A Sunni organization characterized the fighting as against Iran and said the group is expanding outside Anbar to join with Sunni tribes in other provinces to battle Iraq’s Shiite-led government and against “Iranian occupation.”

While many in the U.S. Congress do not favor arms sales to Iraq, Barack Obama’s administration agreed to sell 75 Hellfire missiles and low-tech surveillance drones to assist Baghdad in counterterrorism activities without concessions on how it treats Sunni opponents and Iranian dissidents in Iraq.

But Congress has delayed shipment of Apache helicopters because Baghdad may use the weapons on domestic enemies, including Sunni tribes fighting al Qaeda and Iranian proxies. Congress is also very concerned about Baghdad’s mistreatment of Iranian dissidents in Iraq.

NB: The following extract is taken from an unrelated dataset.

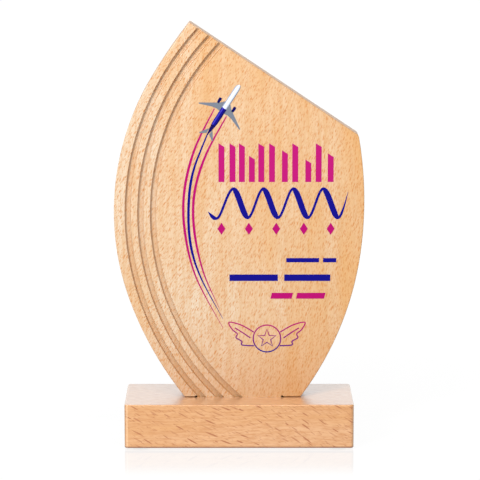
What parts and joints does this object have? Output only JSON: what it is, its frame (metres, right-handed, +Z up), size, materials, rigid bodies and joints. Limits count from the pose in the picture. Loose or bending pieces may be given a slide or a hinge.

Baghdad’s complicity with Tehran results in murder, hostage-taking, and missile attacks against the Iranian dissidents. There have been three attacks by Iraqi security forces or proxies on Camp Ashraf: July 2009, April 2011, and September 2013. In the last one, 52 Ashraf residents were killed, and seven remain as hostages. There have been four rocket attacks against Camp Liberty: in February, April, June, and December 2013.

Washington’s failure to hold Maliki accountable for these attacks emboldened Baghdad and Tehran. According to resistance intelligence, Iranian Quds Force officers arrived in Iraq with heat-seeking missiles to plan more attacks on Sunni neighborhoods in the capital and on vulnerable Iranian dissidents in Camp Liberty.

Iran proposes to stabilize Syria after Tehran destabilizes Syria; Iran offers arms to defend Iraq from al Qaeda after Tehran enables its affiliate to prosper in Iraq; Iraqi security attacks those whom it promises to secure. There is something rotten in such narratives.

What to do: Keep Iran out of the Geneva II talks on Syria; publicize Tehran’s role in facilitating al Qaeda in Iraq; and delay arms sales to Iraq until Maliki compromises with Sunnis and ceases to repress Iranian dissidents. Finally, even without U.S. boots on the ground, it is incorrect to say, “This is a fight that belongs to the Iraqis,” because it is also America’s fight.